In this mail I will outline the core idea, and what problems I currently 
envision.

I'd specifically like to encourage those who were part of similar initiatives 
in other projects to share the experiences and ideas.


       General Idea

For starters, the idea is to create a new repository for "flink-connectors".
For the remainder of this mail, the current Flink repository is referred to as 
"flink-main".

There are also other candidates that we could discuss in the future, like 
flink-libraries (the next top-priority repo to ease flink-ml development), 
metric reporters, filesystems and flink-formats.
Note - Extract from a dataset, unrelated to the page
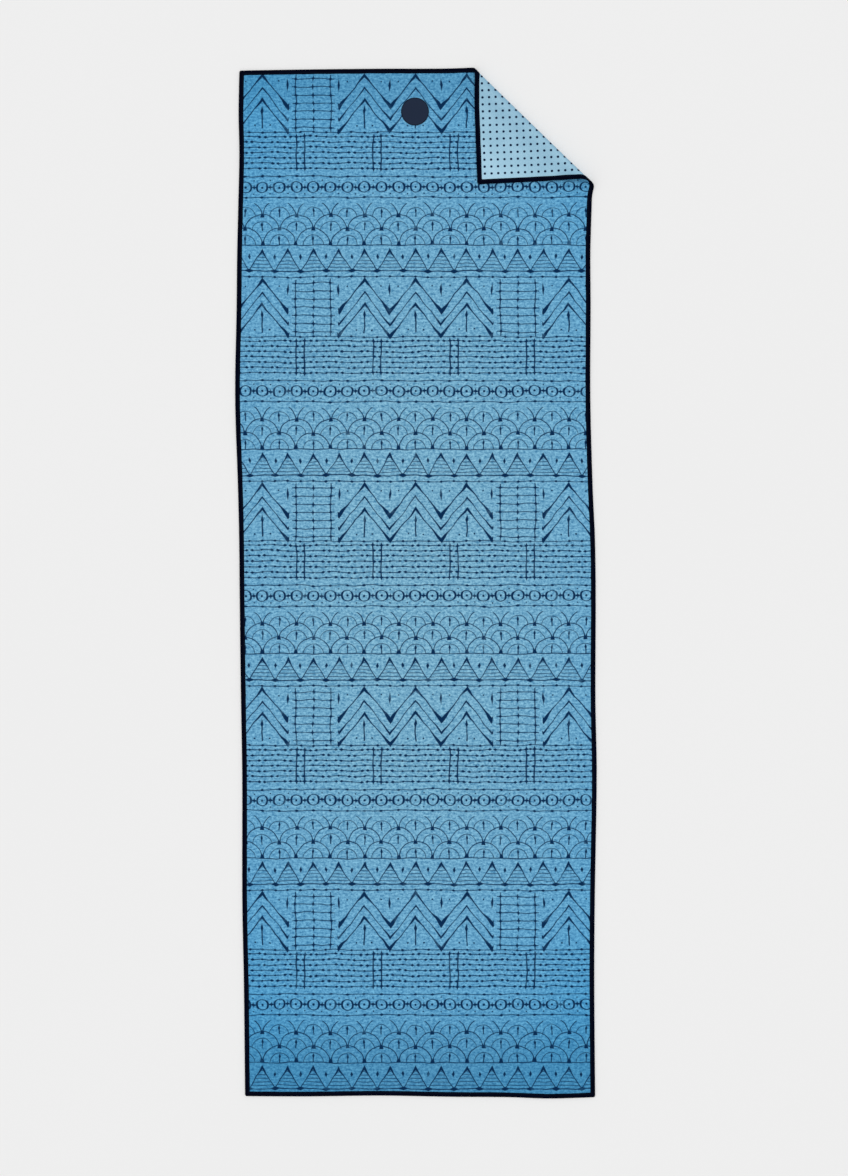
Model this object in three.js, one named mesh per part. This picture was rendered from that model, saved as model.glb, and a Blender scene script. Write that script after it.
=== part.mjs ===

Moving out flink-connectors provides the most benefits, as we straight away 
save at-least an hour of testing time, and not being included in the binary 
distribution simplifies a few things.


       Problems to solve

To make this a reality there's a number of questions we have to discuss; some 
in the short-term, others in the long-term.

1) Git history

   We have to decide whether we want to rewrite the history of sub
   repositories to only contain diffs/commits related to this part of
   Flink, or whether we just fork from some commit in flink-main and
   add a commit to the connector repo that "transforms" it from
   flink-main to flink-connectors (i.e., remove everything unrelated to
   connectors + update module structure etc.).

   The latter option would have the advantage that our commit book
   keeping in JIRA would still be correct, but it would create a
   significant divide between the current and past state of the repository.

2) Maven

   We should look into whether there's a way to share dependency/plugin
   configurations and similar, so we don't have to keep them in sync
   manually across multiple repositories.

   A new parent Flink pom that all repositories define as their parent
   could work; this would imply splicing out part of the current room
   pom.xml.

3) Documentation

   Splitting the repository realistically also implies splitting the
   documentation source files (At the beginning we can get by with
   having it still in flink-main).
   We could just move the relevant files to the respective repository
   (while maintaining the directory structure), and merge them when
   building the docs.

   We also have to look at how we can handle java-/scaladocs; e.g.
   whether it is possible to aggregate them across projects.

4) CI (end-to-end tests)

   The very basic question we have to answer is whether we want E2E
   tests in the sub repositories. If so, we need to find a way to share
   e2e-tooling.

5) Releases

   We have to discuss how our release process will look like. This may
   also have repercussions on how repositories may depend on each other
   (SNAPSHOT vs LATEST). Note that this should be discussed for each
   repo separately.

   The current options I see are the following:

   a) Single release

       Release all repositories at once as a single product.

       The source release would be a collection of repositories, like
       flink/
       |--flink-main/
           |--flink-core/
           |--flink-runtime/
           ...
       |--flink-connectors/
           ...
       |--flink-.../
       ...

       This option requires a SNAPSHOT dependency between Flink
       repositories, but it is pretty much how things work at the moment.

   b) Synced releases

       Similar to a), except that each repository gets their own source
       release that they may released independent of other repositories.
       For a given release cycle each repo would produce exactly one
       release.

       This option requires a SNAPSHOT dependency between Flink
       repositories. Once any repositories has created an RC or
       finished it's release, release-branches in other repos can
       switch to that version.

       This approach is a tad more flexible than a), but requires more
       coordination between the repos.

   c) Separate releases

       Just like we handle flink-shaded; entirely separate release
       cycles; some repositories may have more releases in a given time
       period than others.

       This option implies a LATEST dependency between Flink repositories.

   Note that hybrid approaches would also make sense, like doing b) for
   major versions and c) for bugfix releases.

   For something like flink-libraries this question may also have
   repercussions on how/whether they are bundled in the distribution;
   options a)/b) would maintain the status-quo, c) and hybrid
   approaches will likely necessitate the exclusion from the distribution.